In the next step, the software was responsible for modifying the face so that Miles Fisher was completely transformed into his role model Tom Cruise. For simple cases, this can now be done automatically: applications with the right artificial intelligence can analyze two faces and voices, find their special features and then transform one into the other.

However, the work on the fake Tom Cruise took months and required a lot of fine-tuning. In this respect, a fake as convincing as this one cannot be created in passing, even today.

But it still shows what is already possible. Tomorrow, technology will be even further advanced. And the counterfeit does not always have to be so perfect to be effective.

Dangers from deepfakes

One area in which such false videos can cause a stir is "fake news" and disinformation campaigns. It is still possible to debunk deepfakes in many cases. But we know how quickly sensational reports spread online and how stubbornly lies can stand up to all attempts at clarification.

At the same time, deepfakes can have an impact on security mechanisms. Think of video identification procedures. Today, the technology is not yet advanced enough to generate a sufficiently good forgery live. In this respect, technical countermeasures are available. But how much longer can we assume that the person on the screen is really the person sitting in front of the camera?

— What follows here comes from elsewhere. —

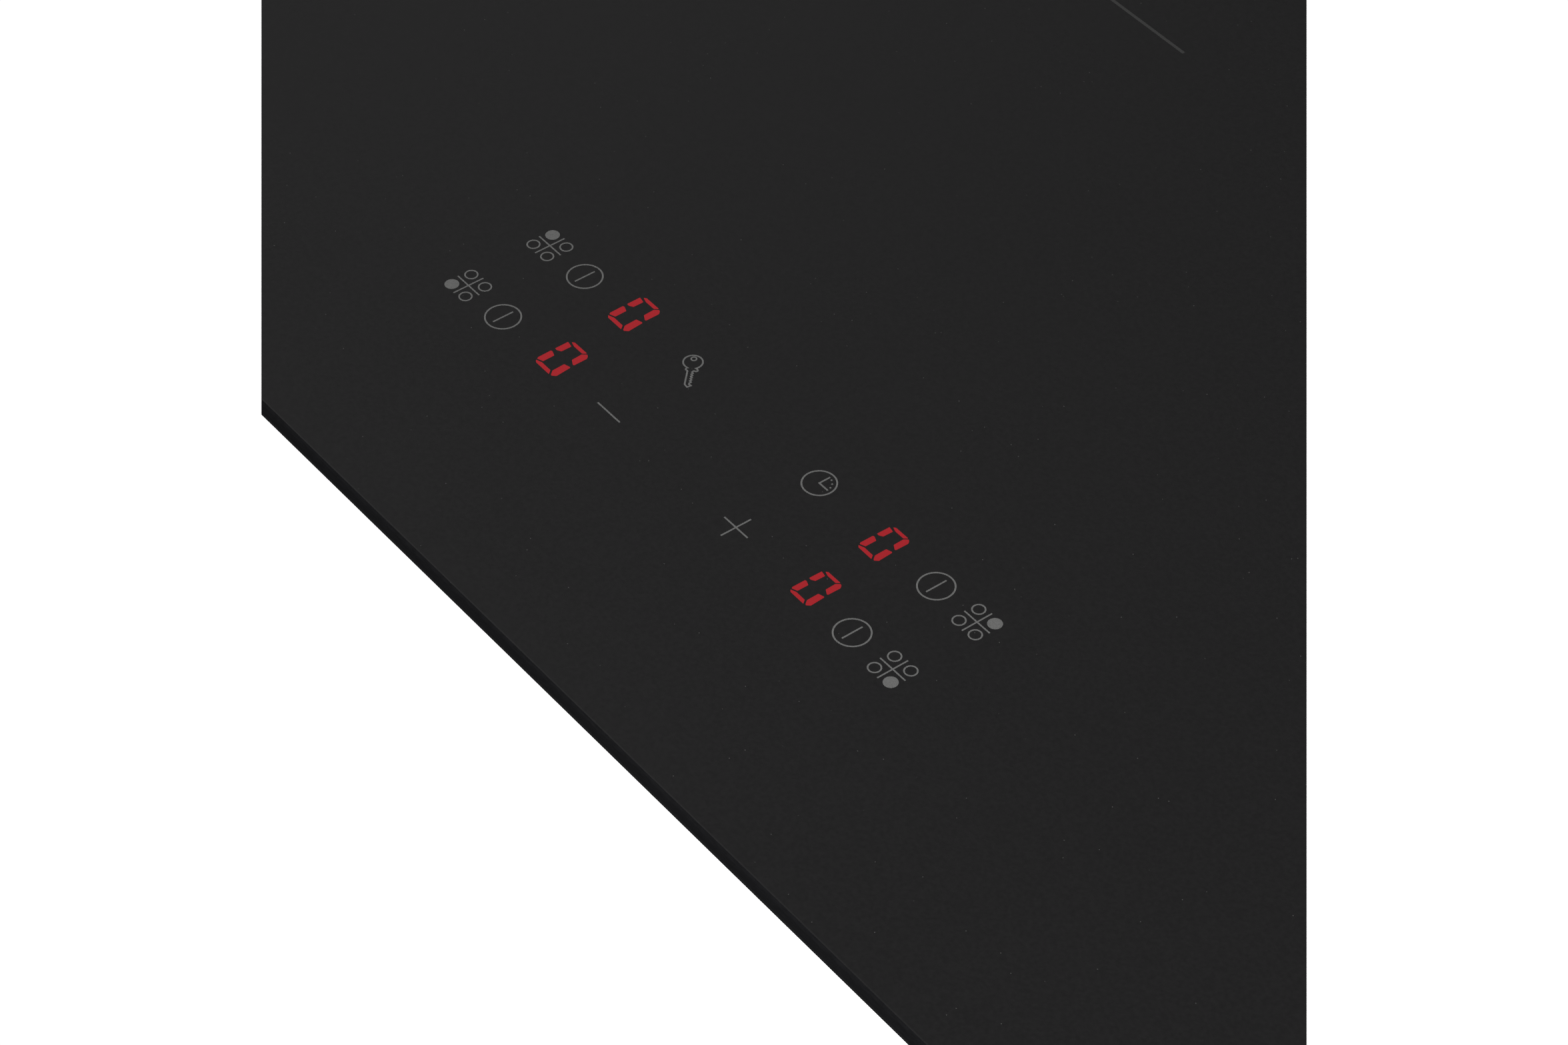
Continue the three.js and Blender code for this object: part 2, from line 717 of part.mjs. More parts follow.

Another possible point of attack is simple facial recognition methods. Apple's "Face ID" process in iPhones and iPads, for example, is not one of them because it not only evaluates the camera image, but also relies on other specialized sensors. A photo or video is therefore not enough to take you by surprise. It should even be able to recognize masks.

However, not all processes are so secure if they do not have the necessary hardware. A recent study by South Korea's Sungkyunkwan University, for example, shows that commercially available facial recognition services from providers such as Microsoft and Amazon are susceptible to deepfake attacks. In some cases, the service even found the fake to be more convincing than the original.

The good news from the study: already available detection mechanisms for deepfakes worked well in their tests. If they are installed upstream, the services are significantly less vulnerable.

Moreover, the companies concerned are not idle: As part of a "Deepfake Detection Challenge", Amazon, Microsoft and Facebook have joined forces with several universities to research detection methods.

The danger in the audio sector is currently more pressing, as voices can already be imitated much better than faces in videos. This opens up new avenues of attack for phishing attacks, for example, which have so far mainly used email. And this is not just speculation: the manager of a British energy company was apparently tricked into transferring 220,000 euros to a Hungarian supplier. He thought his German superior had asked him to do so in a phone call. The fraudsters had not only imitated the voice deceptively realistically, but also the typical tone of voice, including the accent. And there are other examples.

Closing words

As explained in another article, the first line of defense against such attacks is to be aware that they are even possible. Phishing often uses familiarity with a person to weaken our internal alarm systems. And with deepfakes, this no longer just applies to emails, but also to phone calls and, in future, even video calls.

In an interview with The Verge, video effects specialist Chris Ume compares it to Photoshop: "20 years ago, only a few people knew what photo manipulations were possible. Today it is common knowledge. The same will happen with deepfakes.